I wonder if we writers can take something from him. When the ‘voice’ in our heads pops up, telling us we’re crap and that our works are folly, can we not recognise it for what it is – a mental process that is triggered within us and not necessarily to be taken at face value? If we can do this, we can maybe also accept that even when it goes away and we are back to enthusing about what we’re doing, it will return – this feeling – and get ready to face it when it does.
And it’s not like it’s completely negative, anyway. I made a point of saying in the second paragraph, that I could not think of a single decent writer who escapes this feeling entirely. There are useful aspects to it. We ought to be able to recognise our limitations and very importantly when we need to go the extra mile (or get help) to make a piece of writing better. That negative voice can also be the useful and important voice of self-criticism. Without it, we could easily end up being crap and not realising it at all.
A conversation on this topic during an interruption to my writing here has added a further positive aspect. The idea that being in this intensely self critical state of mind can actually inform our writing.

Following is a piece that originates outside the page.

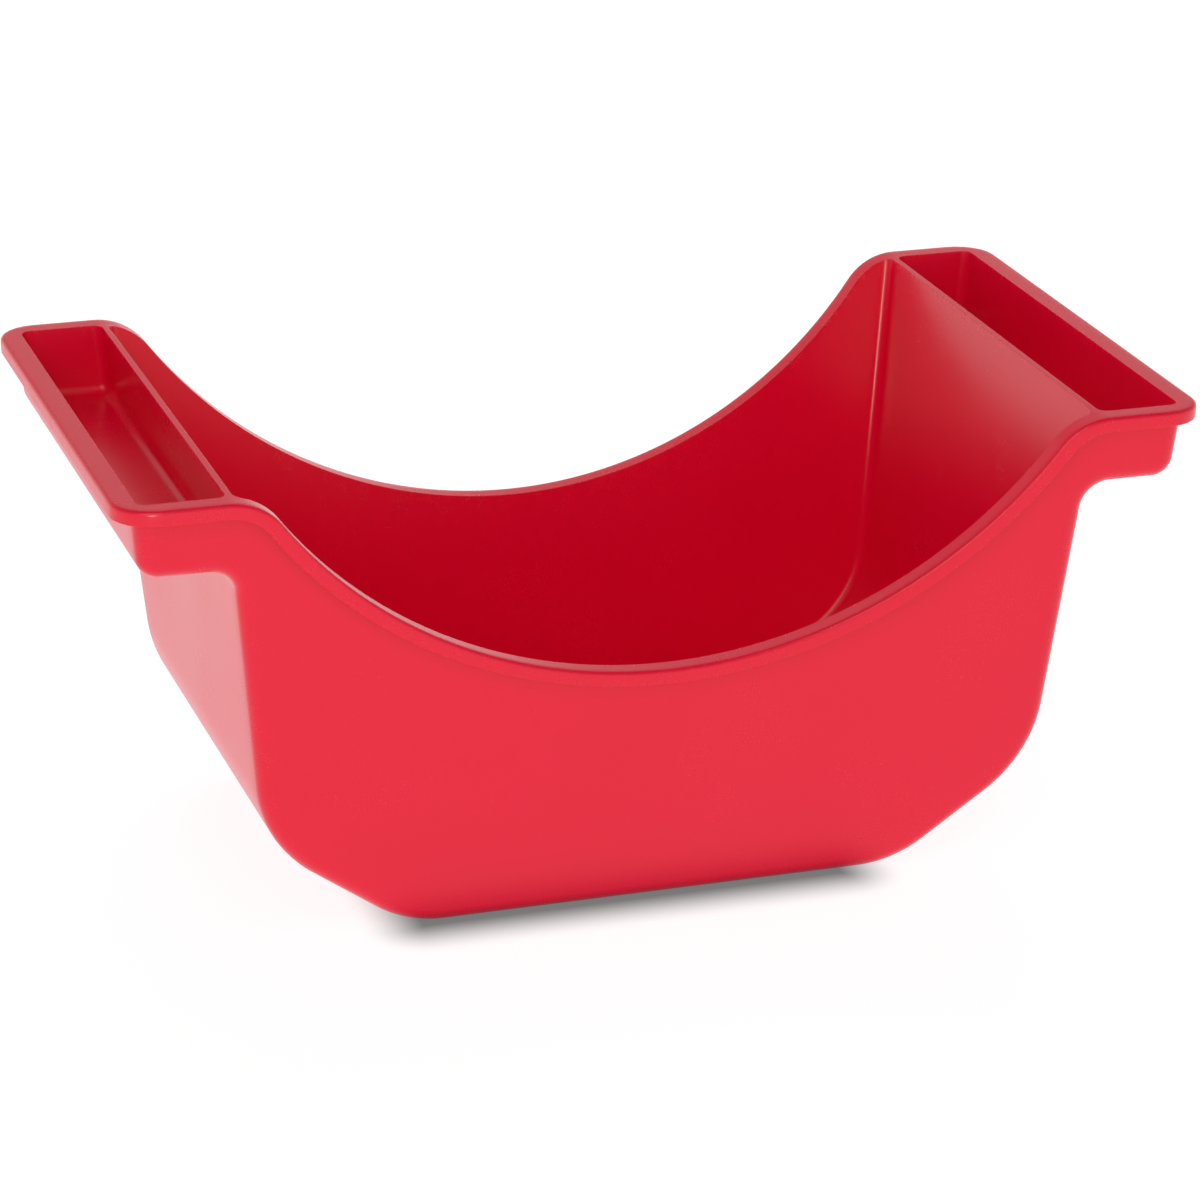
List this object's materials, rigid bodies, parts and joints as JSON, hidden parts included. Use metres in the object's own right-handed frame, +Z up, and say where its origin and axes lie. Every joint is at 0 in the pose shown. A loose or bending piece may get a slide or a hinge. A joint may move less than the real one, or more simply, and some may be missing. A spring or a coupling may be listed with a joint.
{
  "type": "book tub",
  "caption": "Red moulded plastic book tub with scooped long sides, sloping bottom ends, a shallow tray pocket at each end and a turned-down rim, made to hang in a book cart.",
  "frame": {"origin": "centre of the underside of the base, on the surface that the tub stands on", "axes": "+Z up, +X along the tub's length towards the right-hand pocket, -Y towards the viewer"},
  "size_m": [0.4, 0.2156, 0.1755],
  "materials": {
    "tub_plastic": "satin moulded polypropylene, self-coloured red"
  },
  "bodies": {
    "root": {"back_rim": "tub_plastic", "back_wall": "tub_plastic", "base": "tub_plastic", "front_rim": "tub_plastic", "front_wall": "tub_plastic", "left_divider": "tub_plastic", "left_end_wall": "tub_plastic", "left_pocket": "tub_plastic", "left_ramp": "tub_plastic", "left_rim": "tub_plastic", "right_divider": "tub_plastic", "right_end_wall": "tub_plastic", "right_pocket": "tub_plastic", "right_ramp": "tub_plastic", "right_rim": "tub_plastic"}
  },
  "joints": []
}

Because the feeling is pretty much universal, at least among those who have some degree of sensitivity and discernment. By allowing it to play its part in our nature, there will be something in what we write that speaks to those who feel it too. It’s a part of our fellowship as human beings.
But then, what do I know, eh? I really should be writing a decent blog instead of all this rubbish. Yeah. I’ve really fucked up today. I’m not sure I’m gonna post this one at all. It’s been a complete waste of time, it has. Nobody will want to read it. Will they?